2. Lazy: One of the major reasons I won’t wean this month or next is that nursing is just too convenient. When the baby bonks his head, or just decides to be cranky we can plop down on the couch and check out for a minute or two. Bedtimes are easy. My partner can put the baby to sleep, but it takes actual work for her—twenty minutes of crying and rocking. For me it takes ten minutes of nursing while I sit on bed and scroll through my Facebook feed on my iPhone. And on the rare occasion when it doesn’t work, I have this excuse: since I nurse him, he won’t go to sleep for me any other way. I get to hand him off to my partner for Bedtime Round 2.

3. Tired: It’s true that I might be sleeping better if I night-weaned. Two months ago we moved the baby from our bed into his own crib, and surprisingly he seems to love it there. Still, he wakes up to nurse as soon as I come to bed, and then sometimes wakes me up a second time, reminding me to move him back to his own crib. Often there’s a third time and a fourth time. I’m willing to believe that he would now sleep through the night if he knew there was no milk in store for him. But refer back to #2. I’m too lazy to take this on.

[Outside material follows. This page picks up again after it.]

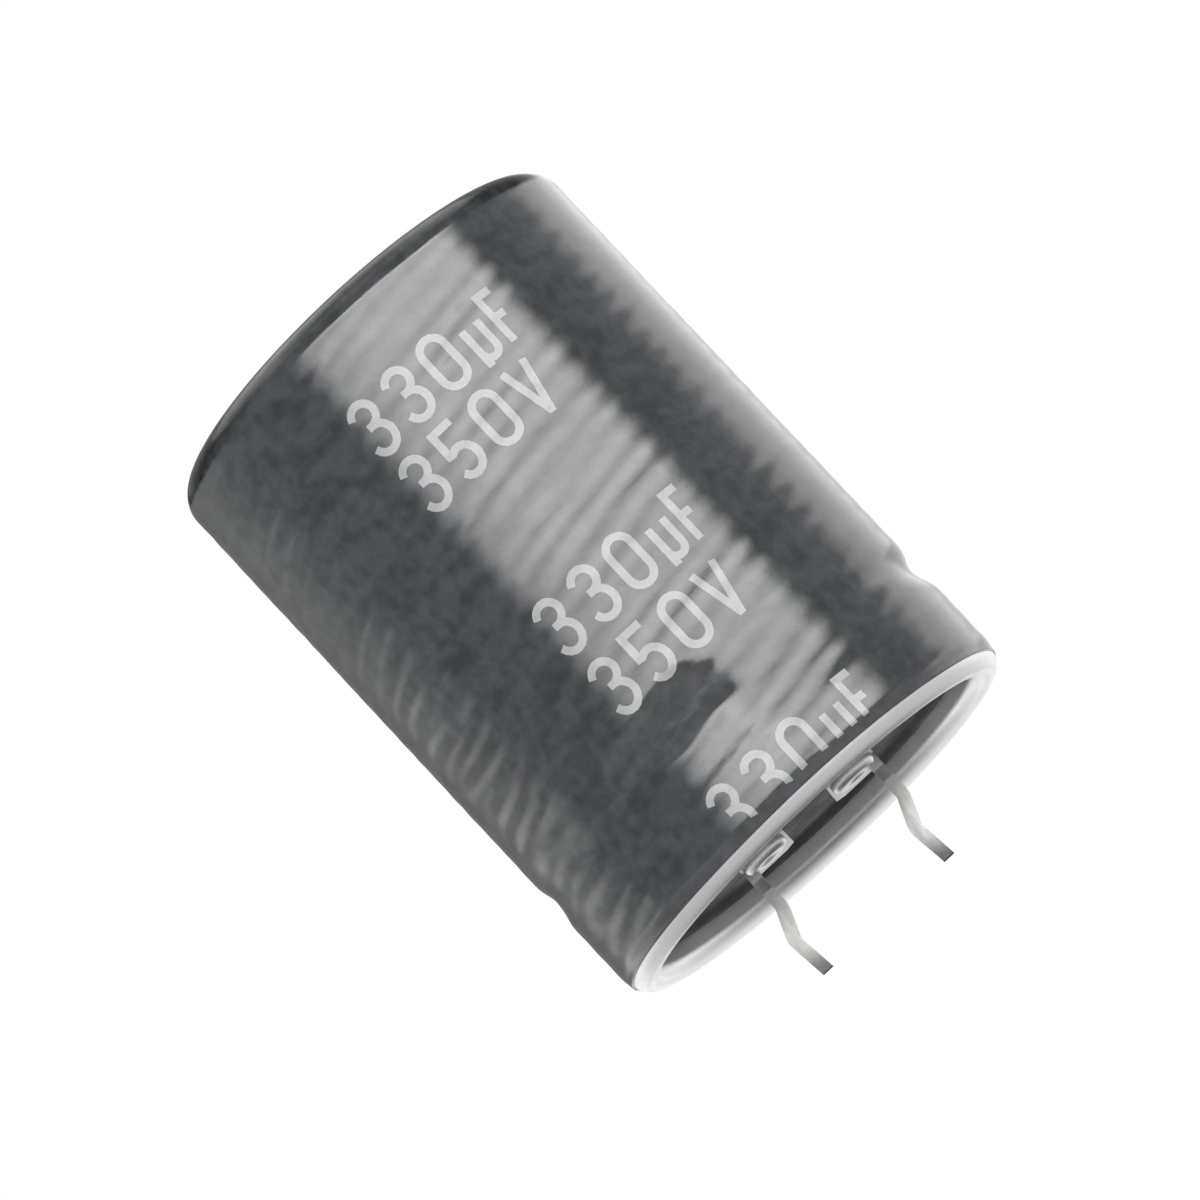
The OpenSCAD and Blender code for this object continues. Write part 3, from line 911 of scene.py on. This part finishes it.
def pale_floor():
    """Pale matt floor under the pins, with an even glow. Mirror rays also see painted light on it: a painted
    glow that whitens it behind the part, and a painted shade that darkens it under the part. It is one-sided:
    the scene's camera looks up from below it."""
    material = bpy.data.materials.new("pale_floor")
    material.use_nodes = True
    tree = material.node_tree
    tree.nodes.clear()
    matt = node(tree, "ShaderNodeBsdfDiffuse", {"Color": FLOOR_GREY}).outputs[0]
    place = place_axes(tree)
    # Painted shade under the part and painted glow behind it, both seen only by mirror rays: a painted shadow
    # and a painted brightening in reflections
    under = between(tree, from_axis(tree, place), 5 * MM, 17 * MM, -FLOOR_GLOW, 0.0)
    behind = between(tree, place[1], -10 * MM, 28 * MM, -0.1, 0.5)
    glossy = node(tree, "ShaderNodeLightPath").outputs["Is Glossy Ray"]
    # Painted reflection light and shade: the mirror rays' glow, less under the part and more behind it
    painted_mirror_glow = maths(tree, "MULTIPLY", glossy, maths(tree, "ADD", under, behind))
    seen = maths(tree, "MULTIPLY", seen_directly(tree), FLOOR_GLOW)
    strength = maths(tree, "MAXIMUM", maths(tree, "ADD", seen, painted_mirror_glow), 0.0)
    glow = node(tree, "ShaderNodeEmission", {"Color": WHITE, "Strength": strength}).outputs[0]
    lit = node(tree, "ShaderNodeAddShader", {0: matt, 1: glow}).outputs[0]
    clear = node(tree, "ShaderNodeBsdfTransparent").outputs[0]
    below = node(tree, "ShaderNodeNewGeometry").outputs["Backfacing"]
    shown = node(tree, "ShaderNodeMixShader", {0: below, 1: lit, 2: clear}).outputs[0]
    node(tree, "ShaderNodeOutputMaterial", {"Surface": shown})
    mesh = bpy.data.meshes.new("pale_floor")
    corners = [[x * FLOOR_REACH * MM, y * FLOOR_REACH * MM, FLOOR_Z * MM]
               for x, y in ((-1, -1), (1, -1), (1, 1), (-1, 1))]
    mesh.from_pydata(corners, [], [(0, 1, 2, 3)])
    mesh.materials.append(material)
    floor = in_scene("pale_floor", mesh)


def studio_world():
    """White all round for the camera, and even soft light. Mirror rays see grey walls that turn white behind
    the part, a wide low lamp panel in front, a panel at the right, a dark screen with a low panel at the
    left, a pale ceiling that is greyer overhead, and a dark strip above the white wall behind. Azimuths and
    heights are in degrees, with azimuth zero at -Y and positive towards +X."""
    world = bpy.data.worlds.new("studio")
    bpy.context.scene.world = world
    world.use_nodes = True
    tree = world.node_tree
    tree.nodes.clear()
    way = node(tree, "ShaderNodeSeparateXYZ",
               {0: node(tree, "ShaderNodeTexCoord").outputs["Generated"]}).outputs
    to_degrees = 360 / TAU
    azimuth = maths(tree, "MULTIPLY", maths(tree, "ARCTAN2", way[0], maths(tree, "MULTIPLY", way[1], -1.0)),
                    to_degrees)
    height = maths(tree, "MULTIPLY", maths(tree, "ARCSINE", way[2]), to_degrees)

    def window(value, low, high, soft):
        """One between low and high, with both edges as wide as `soft`, and zero outside."""
        opened = between(tree, value, low - soft / 2, low + soft / 2)
        closed = between(tree, value, high - soft / 2, high + soft / 2, 1.0, 0.0)
        return maths(tree, "MULTIPLY", opened, closed)

    def panel(sides, heights, strength, lean=0.0):
        """Glowing area between two azimuths and two heights, each pair with its softness. It may lean: its
        azimuths shift by `lean` for each degree under the pivot's height."""
        pivot = 10.0
        below = maths(tree, "SUBTRACT", pivot, height)
        leant = maths(tree, "ADD", azimuth, maths(tree, "MULTIPLY", below, lean))
        area = maths(tree, "MULTIPLY", window(leant, *sides), window(height, *heights))
        return maths(tree, "MULTIPLY", area, strength)

    brighter_up = between(tree, height, 0, 20, 1.85, 5.5, kind="LINEAR")
    dimmer_left = between(tree, azimuth, -26, 4, 0.66, 1.0, kind="LINEAR")
    front = panel(sides=(-28, 65, 14), heights=(3, 19.5, 2.5), lean=0.3,
                  strength=maths(tree, "MULTIPLY", brighter_up, dimmer_left))
    right = panel(sides=(112, 160, 16), heights=(-40, 19, 16), strength=0.84, lean=2.0)
    ceiling = maths(tree, "MULTIPLY", between(tree, height, 46, 62, 0.0, 0.5),
                    between(tree, azimuth, -70, -20, 1.0, 0.5))
    either_side = maths(tree, "ABSOLUTE", azimuth)
    walls = between(tree, either_side, 70, 170, 0.45, 1.0)
    low_left = panel(sides=(-140, -86, 16), heights=(-3, 7.5, 6.5), strength=0.8)
    dark_left = maths(tree, "MULTIPLY", window(height, 3, 19, 5),
                      between(tree, azimuth, -165, -105, 0.75, 0.0))
    dark_back = maths(tree, "MULTIPLY", window(height, 18, 44, 6),
                      between(tree, either_side, 60, 130, 0.0, -0.72))
    overhead = between(tree, height, 62, 76, 1.0, 0.7)
    mirror = maths(tree, "MULTIPLY", maths(tree, "MULTIPLY", walls, overhead),
                   maths(tree, "SUBTRACT", 1.0, dark_left))
    for extra in (front, right, low_left, ceiling, dark_back):
        mirror = maths(tree, "ADD", mirror, extra)
    path = node(tree, "ShaderNodeLightPath").outputs
    glossy = path["Is Glossy Ray"]
    direct = maths(tree, "MAXIMUM", path["Is Camera Ray"], path["Is Transmission Ray"])
    strength = maths(tree, "ADD", maths(tree, "MULTIPLY", glossy, mirror), direct)
    neither = maths(tree, "SUBTRACT", 1.0, maths(tree, "MAXIMUM", glossy, direct))
    strength = maths(tree, "ADD", strength, maths(tree, "MULTIPLY", neither, SOFT_LIGHT))
    light = node(tree, "ShaderNodeBackground", {"Color": WHITE, "Strength": strength}).outputs[0]
    node(tree, "ShaderNodeOutputWorld", {"Surface": light})


def soft_lamp(name, place, size, irradiance):
    """Square lamp that faces the can's middle. The power is irradiance times pi times distance squared."""
    middle = Vector((0, 0, CAN_MIDDLE))
    data = bpy.data.lights.new(name, "AREA")
    data.size = size * MM
    data.energy = irradiance * math.pi * ((Vector(place) - middle).length * MM) ** 2
    lamp = in_scene(name, data)
    lamp.location = Vector(place) * MM
    lamp.rotation_euler = (middle - Vector(place)).to_track_quat("-Z", "Y").to_euler()
    lamp.visible_glossy = False


pale_floor()
studio_world()
soft_lamp("front_lamp", place=(-150, -420, 380), size=320, irradiance=0.95)
soft_lamp("right_lamp", place=(430, 120, 330), size=300, irradiance=0.55)

view = bpy.context.scene.view_settings
view.view_transform = "Standard"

4. Totally Awesome: I have plenty of shortcomings as a parent. There are days when I’m distracted, and days when I let my older son eat gummy bears with breakfast because I don’t feel like putting up a fight. The baby can’t tell me if he’s too hot or too cold, and so I tend to assume he’s just fine when maybe I should worry. But nursing is something I can do, and I like to think that it’s a trade for all of the things I can’t or don’t do. On the days I don’t offer the baby broccoli, at least he got some nutrients from my milk. On the days I don’t make him wear a hat, at least my milk will help him fight the cold we’re about to catch. And on the days I stay at work too late, or get annoyed because he’s whinier than usual, at least I can pull him up against me and together we’ll have one of those long nursing moments where we look at each other, and then off into space, and then at each other again.